For teams staging deliveries, this is where accuracy becomes visible money. The cleaner the order, the fewer reroutes, missed items, and last-minute fixes. A fuel-sensitive customer is far less tolerant of a missing piece that forces a second stop. In practical terms, that means better handoffs between the sales floor, the pro desk, staging, and delivery scheduling.

Weather can magnify the pressure

When fuel prices rise at the same time bad weather moves in, the impact on home-project buying gets sharper. Customers often accelerate emergency and repair purchases because they want to avoid multiple trips in poor conditions and because the cost of waiting can be higher than the cost of buying now.

That is when demand can jump for generators, batteries, tarps, sump pumps, and cleanup products. These are not leisurely purchases. They are urgency purchases, often made by people trying to protect a home, finish a repair, or get through the next storm without another store run.

For store leaders, that combination changes how the floor feels. The front end sees more mission-driven traffic. Seasonal aisles get hit harder. Associates get more questions about availability, compatibility, and what can leave the store immediately. In those moments, being out of stock on the wrong item is not a minor miss. It becomes a customer service failure with real consequence.

Associates feel it in the commute too

The workforce side of gas prices is easy to overlook because it does not show up in a sales report. But it matters. Higher fuel costs can make commuting more burdensome, especially in markets where associates travel longer distances to get to work.

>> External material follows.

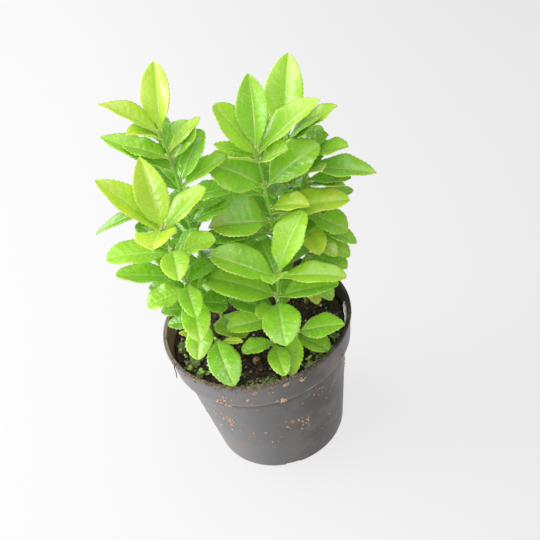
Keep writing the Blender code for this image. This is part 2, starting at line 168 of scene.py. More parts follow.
# Smaller leaves between the main ones, by the shoot they grow on.
BETWEEN = {
    "front": [
        inner_leaf(50, 96, 21, 32, 21, 0, 0.80), inner_leaf(34, 65, 20, 27, 18),
        inner_leaf(26, 60, 18, 28, 14, 0, 0.80),
        Leaf(31, -138, 17, 18, 15, 14, 25, -9, 0.40, 0.2, -0.15),
        Leaf(20, 180, 3, 32, 18, 16, 20, -10, 0.34, 0.2), inner_leaf(26, 160, 20, 31, 19),
    ],
    "centre": [
        inner_leaf(52, 174, 5, 31, 20, -7, 0.75), Leaf(120, 179, 35, 27, 8, 10, 10, -38, 0.45, 0.3),
        Leaf(93, 129, -2, 23, 17, 14, 15, 1, 0.70, 0.5), Leaf(74, -14, 27, 14, 6, 14, 15, 0, 0.20, 0.5),
        inner_leaf(62, 114, 18, 23, 18, 0, 0.95), inner_leaf(60, -56, 26, 25, 18, 0, 0.90),
        inner_leaf(50, 136, 2, 29, 19, 0, 0.92), inner_leaf(30, 156, 8, 28, 18, -5, 0.92),
        inner_leaf(111, 80, 39, 28, 15, 1), inner_leaf(98, 114, 18, 31, 19, -5),
        inner_leaf(70, 92, 34, 32, 17, -10), inner_leaf(66, 169, 0, 37, 20),
        inner_leaf(38, 108, 8, 28, 17, 0, 0.80), inner_leaf(20, 128, 4, 26, 16),
    ],
    "left": [
        Leaf(146, -158, 35, 23, 18, 16, 20, 0, 0.10, 0.6, 0.10),
        Leaf(133, 159, 22, 28, 16, 14, 18, -7, 0.45, 0.3),
        Leaf(123, 84, 42, 27, 15, 14, 15, 2, 0.60, 0.1),
        Leaf(137, 36, 16, 28, 10, 10, 10, 0, 0.24, 0.5),
        Leaf(96, 24, -1, 31, 17, 14, 15, 10, 0.62, 0.2),
        Leaf(92, 146, -3, 25, 16, 12, 15, 0, 0.75, 0.1), Leaf(83, 47, 18, 24, 17, 12, 15, 1, 0.80, 0.1),
        Leaf(89, -6, 15, 26, 18, 12, 18, -1, 0.72, 0.1), inner_leaf(70, 0, -1, 20, 18, 0, 0.90),
        inner_leaf(60, 59, -31, 28, 18, 0, 0.95), Leaf(55, -107, 8, 24, 16, 12, 25, 5, 0.80, 0.1),
        Leaf(40, 0, -19, 20, 19, 12, 25, 0, 0.85, 0.1), Leaf(14, -68, 2, 29, 26, 12, 25, -2, 0.38, 0.5),
        inner_leaf(76, 85, 33, 27, 16), inner_leaf(140, 100, 30, 26, 15),
        inner_leaf(110, 118, 20, 32, 18), inner_leaf(86, 92, 12, 32, 19),
        inner_leaf(66, 112, 10, 32, 19), inner_leaf(46, 140, 5, 30, 18), inner_leaf(30, 172, 5, 28, 17),
        Leaf(100, -178, -2, 55, 12, 12, 45, 0, 0.90, 0.2, 0.20), inner_leaf(72, 180, 0, 24, 16),
        inner_leaf(60, 176, 2, 26, 17), inner_leaf(74, -11, 0, 34, 20),
        inner_leaf(34, 82, 6, 28, 17, 0, 0.75), inner_leaf(18, 108, 5, 26, 16, 0, 0.80),
    ],
    "left_front": [
        Leaf(62, 42, -5, 27, 15, 12, 15, 4, 0.62, 0.1), Leaf(44, 0, -23, 19, 18, 12, 25, 12, 0.85, 0.1),
        Leaf(38, 174, 9, 23, 15, 12, 25, 0, 0.85, 0.1), Leaf(10, 168, 19, 22, 8, 12, 20, 0, 0.10, 0.8),
        inner_leaf(98, 89, 26, 23, 15, 0, 0.45), inner_leaf(76, 47, 33, 25, 14, 0, 0.65),
        inner_leaf(90, 128, 20, 28, 16), inner_leaf(70, 118, 15, 28, 16),
        inner_leaf(50, 150, 10, 28, 17), inner_leaf(26, 165, 0, 24, 15),
    ],
    "right": [
        Leaf(94, -71, 32, 27, 15, 14, 15, 0, 0.50, 1.0),
        Leaf(86, -32, 5, 25, 11, 14, 15, -10, 0.72, 0.7),
        Leaf(58, -87, -12, 26, 15, 18, 25, 0, 0.06, 1.0),
        Leaf(56, -62, -24, 27, 13, 12, 25, 0, 0.55, 0.6),
        Leaf(54, -41, -30, 31, 14, 12, 25, 0, 0.60, 0.6),
        Leaf(60, -31, -26, 33, 14, 12, 20, 0, 0.65, 0.6),
        Leaf(25, -67, -24, 26, 13, 12, 20, 1, 0.62, 0.2),
        Leaf(24, -88, -30, 23, 12, 12, 20, 0, 0.02, 1.0), inner_leaf(68, -71, 25, 25, 17, -4),
        inner_leaf(104, 62, 10, 27, 15, -8), inner_leaf(91, 52, 25, 29, 17, -6),
        inner_leaf(74, 97, 17, 30, 15, 13), inner_leaf(70, 11, -1, 31, 18, -7),
        inner_leaf(44, 82, 10, 30, 18), inner_leaf(30, 22, 0, 28, 17),
        inner_leaf(44, -160, 2, 21, 13, -5), inner_leaf(50, -123, 0, 26, 18),
        inner_leaf(62, -116, 0, 17, 16), inner_leaf(16, 58, 6, 26, 16, 0, 0.80),
        inner_leaf(58, 62, 8, 28, 17, 0, 0.75),
    ],
    "back": [
        Leaf(113, 59, 40, 40, 12, 20, 15, 1, 0.42, 0.4, 0.20),
        Leaf(114, -19, 33, 27, 15, 12, 15, -4, 0.62, 0.2),
        Leaf(100, -7, 26, 31, 20, 12, 15, 0, 0.80, 0.1), inner_leaf(81, -64, 32, 21, 15, 3, 0.92),
        inner_leaf(65, -72, 7, 22, 13, -6, 0.92), inner_leaf(104, 100, 35, 36, 20),
        inner_leaf(93, 33, 1, 33, 18, 1), inner_leaf(78, 112, 15, 36, 20),
        inner_leaf(62, 58, 8, 34, 19), inner_leaf(58, 132, 8, 32, 18), inner_leaf(44, 95, 5, 32, 18),
        inner_leaf(25, 49, -2, 26, 16, -2), inner_leaf(85, -112, 19, 27, 14, -4),
        inner_leaf(28, 122, 0, 28, 17), inner_leaf(38, 20, 6, 28, 17, 0, 0.70),
        inner_leaf(16, 100, 6, 26, 16, 0, 0.80),
    ],
    "low_left": [
        Leaf(20, -16, 0, 15, 6, 12, 20, 0, 0.05, 1.0), Leaf(18, -164, 8, 14, 9, 12, 25, 4, 0.60, 0.1),
    ],
    "low_front": [
        Leaf(10, 164, 12, 13, 8, 12, 20, -5, 0.10, 0.9),
    ],
    "low_right": [
        Leaf(13, -110, -14, 30, 13, 14, 30, 0, 0.36, 0.3),
    ],
}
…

That can affect attendance, scheduling preferences, and interest in extra shifts. If the commute costs more, some associates are less flexible about coming in on short notice or taking work that adds a second trip across town. Store leaders need to understand that fuel costs are not just a customer issue. They can change how the workforce itself moves.

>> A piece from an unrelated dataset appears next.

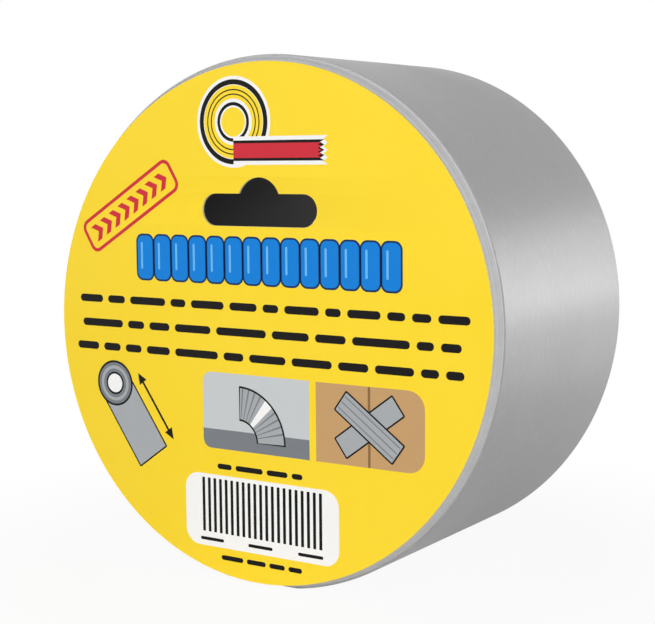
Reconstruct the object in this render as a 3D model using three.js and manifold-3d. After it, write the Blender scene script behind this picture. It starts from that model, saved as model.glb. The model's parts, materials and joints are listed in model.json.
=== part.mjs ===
// Roll of silver cloth tape, standing on its rim, with a round card label on one end.
// Units are millimetres. X runs across the label, Y along the roll's axis away from the
// label, Z up. The origin is under the middle of the roll, on the surface it stands on.

import * as THREE from 'three';
import { mergeVertices } from 'three/addons/utils/BufferGeometryUtils.js';
import Module from 'manifold-3d';

const wasm = await Module();
wasm.setup();

// Driving sizes of the roll
const boreDiameter = 55; // so small that a slanting look through the slot meets its wall
const windingDepth = 17.1; // from the foot of the wound tape out to the roll's rim
const tapeWidth = 50;
const flatDepth = 0.5; // how deep the rim is pressed flat where the roll stands
const leanShare = 0.026; // pressed out of round: how far it leans right, as a share of height

// The tape and its outermost turn
const tapeThickness = 0.3;
const turnGap = 0.45; // air between the outer turn and the turn that it lies on
const edgeSetback = 1.0; // how far the outer turn's edges lie inside the roll's ends
const shoulderRun = 0.7; // rounding of the wound tape's corners, towards the axis
const freeEndLength = 30; // the loose end, measured along the tape
const peelGap = 0.3; // slit across the tape at the root of the loose end
const startGap = 0.3; // between the start of the outer turn and the step that it butts on
const windingStep = 0.4; // length along the rim over which the step rises

// The core
const innerPlyThickness = 0.6;
const coreWall = 2.2;
const coreSetback = 0.4; // the core's ends lie a little inside the tape's
const seamWidth = 0.45; // open joint between the edges of the inner ply
const seamLead = 112; // distance along the axis in which the seam goes once round
const pieceGap = 0.3; // between pieces that lie against each other

// The label
const cardInset = 1.05; // from the roll's rim to the card's edge
const cardThickness = 0.5;
const glueThickness = 0.2;
const glueMargin = 0.4; // bare tape on both sides of the ring of glue

// The slot that the roll hangs by, centred on the label
const slotWidth = 25;
const slotHeight = 5.8;
const slotRise = 20.9; // from the label's centre up to the middle of the slot
const slotCrownRadius = 4.7; // the round crown that centres the slot on a hook
const slotCrownRise = 2.9; // how far the crown reaches above the slot's upper edge

// Numbers of facets
const turnSteps = 120;
const coreSteps = 96;
const shoulderSteps = 4;
const freeEndSteps = 12;
const seamSteps = 36;
const slotEndSteps = 10;
const slotCrownSteps = 12;

// Places round the roll, seen from the label's side, anticlockwise from the right
const degree = Math.PI / 180;
const fullTurn = 2 * Math.PI;
const windingStart = 155 * degree;
const restAngle = 270 * degree;
const seamAngle = 200 * degree; // where the seam of the inner ply meets the label's end

const cutOverrun = 1; // how far a cutting body runs past what it cuts
const boreRadius = boreDiameter / 2;
const tubeInside = boreRadius + innerPlyThickness + pieceGap;
const windingFoot = tubeInside + coreWall + pieceGap;
const rollRadius = windingFoot + windingDepth;
const cardRadius = rollRadius - cardInset;
const turnPitch = tapeThickness + turnGap;

// Radius of the outer turn's upper face. The tape climbs one pitch in each full turn,
// and has the roll's own radius halfway round.
function tapeRadius(turn) {
  return rollRadius + turnPitch * (turn / fullTurn - 0.5);
}

const axisHeight = tapeRadius(restAngle - windingStart) - flatDepth;

// Distance from the axis of a point that lies the given depth under the tape's upper face.
// Near the surface that the roll stands on, every layer is pressed flat.
function layerRadius(turn, depth) {
  const fromRest = windingStart + turn - restAngle;
  const round = tapeRadius(turn) - depth;
  const nearRest = Math.cos(fromRest);
  return nearRest > 0 ? Math.min(round, (axisHeight - depth) / nearRest) : round;
}

// A place seen from the label's side, moved as the roll leans
function leaned({ x, y }) {
  return new THREE.Vector2(x + leanShare * y, y);
}

// A point of the roll, from its angle round the axis, its radius and its place along Y
function rollPoint(angle, radius, y) {
  const place = leaned({ x: radius * Math.cos(angle), y: radius * Math.sin(angle) });
  return new THREE.Vector3(place.x, y, place.y);
}

function countedList(count, make) {
  return Array.from({ length: count }, (_, index) => make(index));
}

// A closed body from rings of points. The last ring joins the first where the body goes
// right round, and otherwise both ends are closed by flat faces.
function bodyFromRings(rings, goesRound) {
  const size = rings[0].length;
  const faces = [];
  const spans = goesRound ? rings.length : rings.length - 1;
  for (let ring = 0; ring < spans; ring++) {
    const here = ring * size;
    const next = ((ring + 1) % rings.length) * size;
    for (let point = 0; point < size; point++) {
      const after = (point + 1) % size;
      faces.push(here + point, next + point, next + after);
      faces.push(here + point, next + after, here + after);
    }
  }
  if (!goesRound) {
    const last = (rings.length - 1) * size;
    for (let point = 1; point < size - 1; point++) {
      faces.push(0, point, point + 1);
      faces.push(last, last + point + 1, last + point);
    }
  }
  const geometry = new THREE.BufferGeometry().setFromPoints(rings.flat());
  geometry.setIndex(faces);
  return geometry;
}

function solidFrom(geometry) {
  const merged = mergeVertices(geometry);
  return new wasm.Manifold(new wasm.Mesh({
    numProp: 3,
    vertProperties: new Float32Array(merged.attributes.position.array),
    triVerts: new Uint32Array(merged.index.array),
  }));
}

function geometryFrom(solid) {
  const mesh = solid.getMesh();
  const geometry = new THREE.BufferGeometry();
  geometry.setAttribute('position', new THREE.BufferAttribute(mesh.vertProperties, 3));
  geometry.setIndex(new THREE.BufferAttribute(mesh.triVerts, 1));
  return geometry;
}

// A stretch of tape, one section for each step along it
function tapeStretch(fromTurn, toTurn, steps) {
  const front = edgeSetback;
  const back = tapeWidth - edgeSetback;
  return bodyFromRings(countedList(steps + 1, (step) => {
    const turn = THREE.MathUtils.lerp(fromTurn, toTurn, step / steps);
    const angle = windingStart + turn;
    const upper = layerRadius(turn, 0);
    const under = layerRadius(turn, tapeThickness);
    return [
      rollPoint(angle, under, front),
      rollPoint(angle, under, back),
      rollPoint(angle, upper, back),
      rollPoint(angle, upper, front),
    ];
  }), false);
}

// The outermost turn, one unbroken length of tape. It starts against the step of the
// winding under it, climbs one pitch, and ends at the root of the loose end.
function outerTurnGeometry() {
  const start = startGap / rollRadius;
  return tapeStretch(start, fullTurn - peelGap / 2 / rollRadius, turnSteps);
}

// The loose end lies over the start of the outer turn, and peels up at its root
function freeEndGeometry() {
  const root = fullTurn + peelGap / 2 / rollRadius;
  return tapeStretch(root, root + freeEndLength / rollRadius, freeEndSteps);
}

// The wound tape under the outer turn, with rounded corners. Its rim is the upper face of
// the turn before the last, so it climbs in the same way and falls back in one low step.
function tapeWindingGeometry() {
  const section = (turn) => {
    const rim = layerRadius(turn, turnPitch);
    const corner = countedList(shoulderSteps + 1, (step) => {
      const swing = (step / shoulderSteps) * (Math.PI / 2);
      return {
        radius: rim - shoulderRun * (1 - Math.cos(swing)),
        inset: edgeSetback * (1 - Math.sin(swing)),
      };
    });
    const back = corner.map(({ radius, inset }) => ({ radius, y: tapeWidth - inset }));
    const front = corner.map(({ radius, inset }) => ({ radius, y: inset }));
    const foot = [{ radius: windingFoot, y: 0 }, { radius: windingFoot, y: tapeWidth }];
    return [...foot, ...back.reverse(), ...front];
  };
  const lastTurn = fullTurn - windingStep / rollRadius;
  return bodyFromRings(countedList(turnSteps + 1, (step) => {
    const turn = lastTurn * (step / turnSteps);
    return section(turn).map(({ radius, y }) => rollPoint(windingStart + turn, radius, y));
  }), true);
}

// A plain ring round the axis
function ringGeometry(innerRadius, thickness, front, back, steps) {
  return bodyFromRings(countedList(steps, (step) => {
    const angle = fullTurn * (step / steps);
    return [
      rollPoint(angle, innerRadius, front),
      rollPoint(angle, innerRadius, back),
      rollPoint(angle, innerRadius + thickness, back),
      rollPoint(angle, innerRadius + thickness, front),
    ];
  }), true);
}

// Paperboard tube, between the inner ply and the tape
function coreTubeGeometry() {
  return ringGeometry(tubeInside, coreWall, coreSetback, tapeWidth - coreSetback, coreSteps);
}

// The innermost ply of the core: one strip of paper wound on a slant, whose two edges meet
// at an open seam that winds through the bore
function innerPlyGeometry() {
  const front = coreSetback;
  const back = tapeWidth - coreSetback;
  const paper = ringGeometry(boreRadius, innerPlyThickness, front, back, coreSteps);
  const halfSeam = seamWidth / 2 / boreRadius;
  const cutFrom = boreRadius - cutOverrun;
  const cutTo = boreRadius + innerPlyThickness + cutOverrun;
  const seam = bodyFromRings(countedList(seamSteps + 1, (step) => {
    const y = THREE.MathUtils.lerp(front - cutOverrun, back + cutOverrun, step / seamSteps);
    const angle = seamAngle + fullTurn * (y / seamLead);
    return [
      rollPoint(angle - halfSeam, cutFrom, y),
      rollPoint(angle - halfSeam, cutTo, y),
      rollPoint(angle + halfSeam, cutTo, y),
      rollPoint(angle + halfSeam, cutFrom, y),
    ];
  }), false);
  return geometryFrom(solidFrom(paper).subtract(solidFrom(seam)));
}

function arcPoints(x, z, radius, from, to, steps) {
  return countedList(steps + 1, (step) => {
    const angle = THREE.MathUtils.lerp(from, to, step / steps);
    return new THREE.Vector2(x + radius * Math.cos(angle), z + radius * Math.sin(angle));
  });
}

// Outline of the hang slot: a bar with round ends and a round crown in the middle
function slotOutline() {
  const quarter = Math.PI / 2;
  const endRadius = slotHeight / 2;
  const endX = slotWidth / 2 - endRadius;
  const crownDrop = slotCrownRadius - slotCrownRise;
  const crownZ = slotRise + endRadius - crownDrop;
  const foot = Math.asin(crownDrop / slotCrownRadius);
  return [
    ...arcPoints(endX, slotRise, endRadius, -quarter, quarter, slotEndSteps),
    ...arcPoints(0, crownZ, slotCrownRadius, foot, Math.PI - foot, slotCrownSteps),
    ...arcPoints(-endX, slotRise, endRadius, quarter, 3 * quarter, slotEndSteps),
  ];
}

// Round card label with its hang slot. It lies on the ring of glue.
function labelCardGeometry() {
  const rim = arcPoints(0, 0, cardRadius, 0, fullTurn, turnSteps).slice(0, turnSteps);
  const outline = new THREE.Shape(rim.map(leaned));
  outline.holes.push(new THREE.Path(slotOutline().map(leaned)));
  const card = new THREE.ExtrudeGeometry(outline, { depth: cardThickness, bevelEnabled: false });
  card.rotateX(Math.PI / 2);
  card.translate(0, -pieceGap - glueThickness, 0);
  return card;
}

// Ring of glue on the back of the card, where it meets the wound tape
function labelGlueGeometry() {
  const inner = windingFoot + glueMargin;
  const outer = rollRadius - turnPitch - shoulderRun - glueMargin;
  return ringGeometry(inner, outer - inner, -pieceGap - glueThickness, -pieceGap, coreSteps);
}

const silverTape = { color: '#b9babc', roughness: 0.42, metalness: 0.25 };
const sidewallTape = { color: '#a9aaab', roughness: 0.6, metalness: 0.1 };
const greyBoard = { color: '#a48f73', roughness: 0.9, metalness: 0 };
const darkPaper = { color: '#2f2c2d', roughness: 0.85, metalness: 0 };
const yellowCard = { color: '#fddd3c', roughness: 0.5, metalness: 0 };
const clearGlue = { color: '#e6dfc4', roughness: 0.25, metalness: 0 };

function part(name, geometry, finish) {
  const mesh = new THREE.Mesh(geometry, new THREE.MeshStandardMaterial(finish));
  mesh.name = name;
  return mesh;
}

// The pieces are shaped round the axis, with Y counted from the tape's front end. The
// groups lift them onto the surface and set them level with the middle of the roll.
const wound = new THREE.Group();
wound.add(
  part('core_inner_ply', innerPlyGeometry(), darkPaper),
  part('core_tube', coreTubeGeometry(), greyBoard),
  part('tape_winding', tapeWindingGeometry(), sidewallTape),
  part('outer_turn', outerTurnGeometry(), silverTape),
  part('tape_free_end', freeEndGeometry(), silverTape),
);

const label = new THREE.Group();
label.add(
  part('label_glue', labelGlueGeometry(), clearGlue),
  part('label_card', labelCardGeometry(), yellowCard),
);

const labelStack = pieceGap + glueThickness + cardThickness;
const roll = new THREE.Group();
roll.add(wound, label);
roll.position.set(0, (labelStack - tapeWidth) / 2, axisHeight);

// Least distance between the tape's turns: the loose end over the start of the outer turn
function leastTurnGap() {
  const reach = freeEndLength / rollRadius;
  const gaps = countedList(freeEndSteps + 1, (step) => {
    const turn = reach * (step / freeEndSteps);
    return layerRadius(fullTurn + turn, tapeThickness) - layerRadius(turn, 0);
  });
  return Math.min(...gaps);
}
console.log(`least gap between turns of tape: ${leastTurnGap().toFixed(3)} mm`);

export default roll;
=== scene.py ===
"""A roll of silver cloth tape with a round yellow card label, dressed over its CAD frame.

Lengths are in metres, in the frame's own axes: X across the label, Y along the roll's axis
away from the label, Z up. Angles round the roll are seen from the label's side, and run
anticlockwise from the right.
"""

import json
import math
import random

import bmesh
import bpy
from mathutils import Euler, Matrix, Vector


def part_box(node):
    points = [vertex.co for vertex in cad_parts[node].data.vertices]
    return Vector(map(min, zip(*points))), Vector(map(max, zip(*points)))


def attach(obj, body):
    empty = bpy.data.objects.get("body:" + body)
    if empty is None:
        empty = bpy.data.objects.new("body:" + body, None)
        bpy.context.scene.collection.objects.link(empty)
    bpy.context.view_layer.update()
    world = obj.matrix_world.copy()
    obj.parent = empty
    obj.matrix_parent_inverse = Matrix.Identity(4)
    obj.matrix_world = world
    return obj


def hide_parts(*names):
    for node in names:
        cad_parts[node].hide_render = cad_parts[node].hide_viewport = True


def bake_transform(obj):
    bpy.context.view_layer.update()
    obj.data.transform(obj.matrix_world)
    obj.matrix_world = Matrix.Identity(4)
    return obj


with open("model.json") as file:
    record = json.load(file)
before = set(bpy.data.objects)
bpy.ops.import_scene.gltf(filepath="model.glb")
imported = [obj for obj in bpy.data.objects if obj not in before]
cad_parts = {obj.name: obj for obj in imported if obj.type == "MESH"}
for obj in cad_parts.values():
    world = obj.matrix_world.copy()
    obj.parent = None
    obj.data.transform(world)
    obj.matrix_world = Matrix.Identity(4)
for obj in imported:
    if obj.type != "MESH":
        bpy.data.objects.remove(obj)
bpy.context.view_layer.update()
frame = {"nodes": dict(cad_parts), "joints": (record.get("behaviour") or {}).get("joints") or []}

MM = 0.001
TAU = math.tau


# Sizes taken from the frame

card_low, card_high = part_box("label_card")
winding_low, winding_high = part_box("tape_winding")
turn_low, turn_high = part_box("outer_turn")
tube_low, tube_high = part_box("core_tube")
ply_low, ply_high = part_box("core_inner_ply")
glue_low, glue_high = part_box("label_glue")
hinge = next(Vector(j["pos_m"]) for j in frame["joints"] if j["name"] == "free_end_peel")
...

This is where good management matters. Scheduling that respects commute burdens can help keep coverage steadier, especially when stores are already dealing with seasonal traffic spikes. If leaders assume commute costs do not matter, they may misread why shift pickup softens or why attendance becomes harder to predict in certain markets.

What leaders should watch now

The real operational takeaway is that fuel costs do not live in one lane. They affect traffic patterns, contractor behavior, delivery economics, and associate availability at the same time. Store teams that notice the pattern early can respond with better staging, clearer communication, and sharper inventory planning.

The first signs are usually plain enough if you know where to look: fewer discretionary visits, more consolidated purchases, tighter delivery expectations, and more pressure on the pro desk to get it right the first time. Add bad weather, and the urgency rises again.

For Home Depot, that is the whole chain reaction. Gas prices change how far people will drive, how contractors price work, how deliveries are valued, and how easily associates get to the store. The stores that adapt fastest will not just protect sales. They will make the trip feel worth the fuel.